Furthermore, the government of Ghana made the unprecedented offer of offering to pay all GFA staff salaries two days before the court’s 12thof July 2018 ruling. In my opinion, government offered to pay the salaries of GFA staff because they know that legally, the GFA is an autonomous legal entity that is not heavily reliant on financial or logistical support from the government. GFA further pays its own staff and government wanted to start paying the salaries to show that GFA was not autonomous.
Although the national football teams were pre-financed by the state in order to play matches (particularly abroad); the Ghana Football Association paid back the monies to the Ministry of Youth and Sports when GFA was reimbursed by FIFA each year. GFA was mostly run with finances from its members and grants from FIFA, CAF and WAFU.
Government could have easily not taken this matter to court, especially after the resignation of the former President of the GFA and the fact that at least 17 members of the leadership team at the GFA remained untainted. Government could have for instance firmly stipulated their requirements to GFA’s remaining leadership team that remain completely untainted.

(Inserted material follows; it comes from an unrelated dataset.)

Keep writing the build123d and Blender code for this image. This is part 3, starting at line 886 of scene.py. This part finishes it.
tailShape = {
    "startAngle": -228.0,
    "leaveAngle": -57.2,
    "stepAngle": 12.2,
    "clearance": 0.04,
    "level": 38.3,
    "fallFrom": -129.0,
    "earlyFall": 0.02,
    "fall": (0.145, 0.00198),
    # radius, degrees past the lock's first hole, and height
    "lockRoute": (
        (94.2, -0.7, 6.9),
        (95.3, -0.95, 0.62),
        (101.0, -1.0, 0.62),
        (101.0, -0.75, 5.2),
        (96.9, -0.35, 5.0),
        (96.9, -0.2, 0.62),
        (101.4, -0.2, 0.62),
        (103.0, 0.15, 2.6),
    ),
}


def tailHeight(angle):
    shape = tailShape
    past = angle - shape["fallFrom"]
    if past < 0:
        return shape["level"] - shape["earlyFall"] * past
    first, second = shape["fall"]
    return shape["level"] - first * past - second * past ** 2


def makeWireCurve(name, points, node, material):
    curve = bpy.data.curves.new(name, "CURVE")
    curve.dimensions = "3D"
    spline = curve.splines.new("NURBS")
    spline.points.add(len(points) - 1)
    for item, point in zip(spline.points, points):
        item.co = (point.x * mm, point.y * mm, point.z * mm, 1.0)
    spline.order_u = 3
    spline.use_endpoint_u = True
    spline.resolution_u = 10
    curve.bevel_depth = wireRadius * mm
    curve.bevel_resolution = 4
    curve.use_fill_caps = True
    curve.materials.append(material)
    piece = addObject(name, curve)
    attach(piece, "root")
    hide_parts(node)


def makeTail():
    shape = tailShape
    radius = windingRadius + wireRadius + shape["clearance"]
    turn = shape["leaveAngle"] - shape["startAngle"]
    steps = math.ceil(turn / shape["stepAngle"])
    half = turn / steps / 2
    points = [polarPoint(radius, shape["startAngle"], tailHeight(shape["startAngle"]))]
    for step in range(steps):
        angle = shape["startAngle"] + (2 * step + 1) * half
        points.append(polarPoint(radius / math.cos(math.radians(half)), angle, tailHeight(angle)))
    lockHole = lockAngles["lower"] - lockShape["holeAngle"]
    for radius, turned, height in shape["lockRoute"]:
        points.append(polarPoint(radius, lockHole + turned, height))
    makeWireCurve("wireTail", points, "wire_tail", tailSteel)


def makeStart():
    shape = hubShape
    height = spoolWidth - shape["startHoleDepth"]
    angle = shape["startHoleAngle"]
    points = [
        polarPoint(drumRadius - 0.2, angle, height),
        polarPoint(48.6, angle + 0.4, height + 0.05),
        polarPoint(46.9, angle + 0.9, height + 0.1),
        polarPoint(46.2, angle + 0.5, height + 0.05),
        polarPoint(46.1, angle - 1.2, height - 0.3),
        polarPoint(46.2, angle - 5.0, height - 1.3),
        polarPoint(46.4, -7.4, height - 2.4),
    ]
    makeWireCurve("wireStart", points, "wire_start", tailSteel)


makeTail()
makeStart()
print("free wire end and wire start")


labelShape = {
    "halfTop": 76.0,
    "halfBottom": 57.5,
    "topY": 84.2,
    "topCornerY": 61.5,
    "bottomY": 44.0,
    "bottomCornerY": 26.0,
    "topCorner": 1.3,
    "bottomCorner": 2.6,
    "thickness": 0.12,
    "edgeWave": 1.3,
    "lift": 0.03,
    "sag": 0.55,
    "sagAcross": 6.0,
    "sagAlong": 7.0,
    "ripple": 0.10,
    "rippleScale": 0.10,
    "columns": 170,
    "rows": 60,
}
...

Furthermore, illegality of any sort first needs to be proven by a court of law and individual members made accountable, not an entire company wound down.
Article 19 (2)(c) of the 1992 Constitution states that every person accused of committing an offence is innocent of the crime until the crime is proved or he pleads guilty. It is also the duty of the court to make those who (individually) commit crimes accountable, not wind down an entire company whose remaining untainted leadership team can run the operation of that company.